▸ Objective
Take the listing and print it in full, exactly as given.

++++

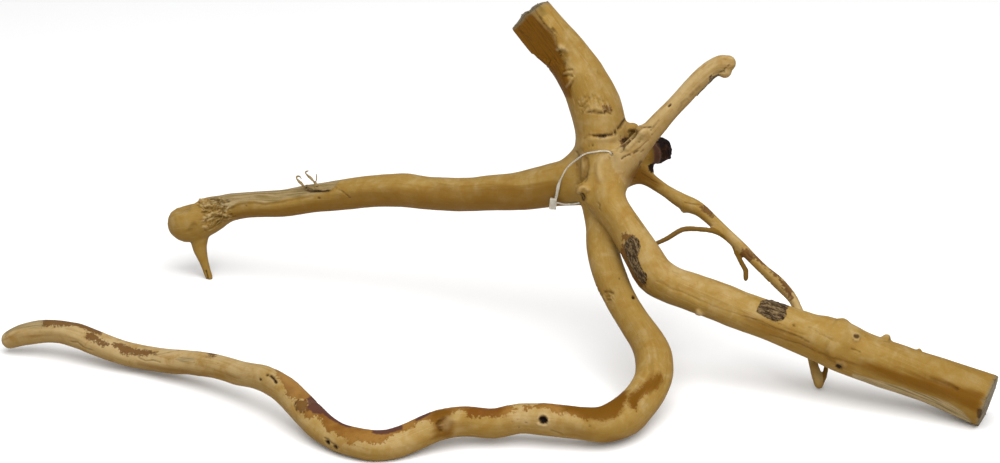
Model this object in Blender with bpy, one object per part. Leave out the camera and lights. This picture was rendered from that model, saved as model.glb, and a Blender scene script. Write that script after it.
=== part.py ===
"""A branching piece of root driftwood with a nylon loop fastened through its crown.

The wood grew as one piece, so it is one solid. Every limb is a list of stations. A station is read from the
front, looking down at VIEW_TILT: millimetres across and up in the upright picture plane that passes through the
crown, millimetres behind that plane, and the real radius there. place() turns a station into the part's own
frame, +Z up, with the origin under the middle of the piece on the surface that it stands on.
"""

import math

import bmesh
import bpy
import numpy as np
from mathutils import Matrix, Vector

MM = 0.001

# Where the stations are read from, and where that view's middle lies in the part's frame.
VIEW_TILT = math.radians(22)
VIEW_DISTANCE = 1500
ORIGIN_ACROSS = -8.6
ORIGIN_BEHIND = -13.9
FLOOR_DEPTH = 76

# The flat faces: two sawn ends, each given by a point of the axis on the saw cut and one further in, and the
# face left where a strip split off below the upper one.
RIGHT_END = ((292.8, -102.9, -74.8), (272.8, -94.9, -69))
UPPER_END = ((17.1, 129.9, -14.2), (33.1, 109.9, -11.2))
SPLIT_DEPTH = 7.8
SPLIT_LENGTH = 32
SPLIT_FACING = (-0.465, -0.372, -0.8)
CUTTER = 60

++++

▸ Problem solution
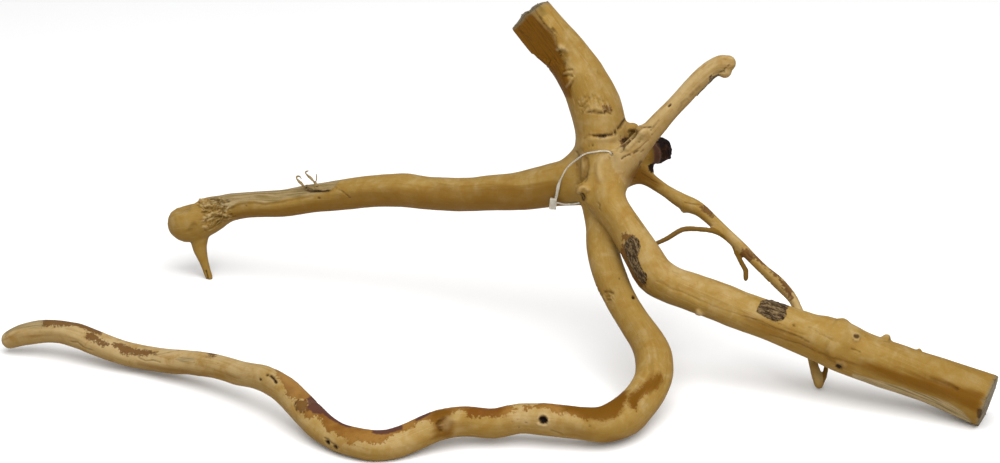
Model this object in Blender with bpy, one object per part. Leave out the camera and lights. This picture was rendered from that model, saved as model.glb, and a Blender scene script. Write that script after it.
=== part.py ===
"""A branching piece of root driftwood with a nylon loop fastened through its crown.

The wood grew as one piece, so it is one solid. Every limb is a list of stations. A station is read from the
front, looking down at VIEW_TILT: millimetres across and up in the upright picture plane that passes through the
crown, millimetres behind that plane, and the real radius there. place() turns a station into the part's own
frame, +Z up, with the origin under the middle of the piece on the surface that it stands on.
"""

import math

import bmesh
import bpy
import numpy as np
from mathutils import Matrix, Vector

MM = 0.001

# Where the stations are read from, and where that view's middle lies in the part's frame.
VIEW_TILT = math.radians(22)
VIEW_DISTANCE = 1500
ORIGIN_ACROSS = -8.6
ORIGIN_BEHIND = -13.9
FLOOR_DEPTH = 76

# The flat faces: two sawn ends, each given by a point of the axis on the saw cut and one further in, and the
# face left where a strip split off below the upper one.
RIGHT_END = ((292.8, -102.9, -74.8), (272.8, -94.9, -69))
UPPER_END = ((17.1, 129.9, -14.2), (33.1, 109.9, -11.2))
SPLIT_DEPTH = 7.8
SPLIT_LENGTH = 32
SPLIT_FACING = (-0.465, -0.372, -0.8)
CUTTER = 60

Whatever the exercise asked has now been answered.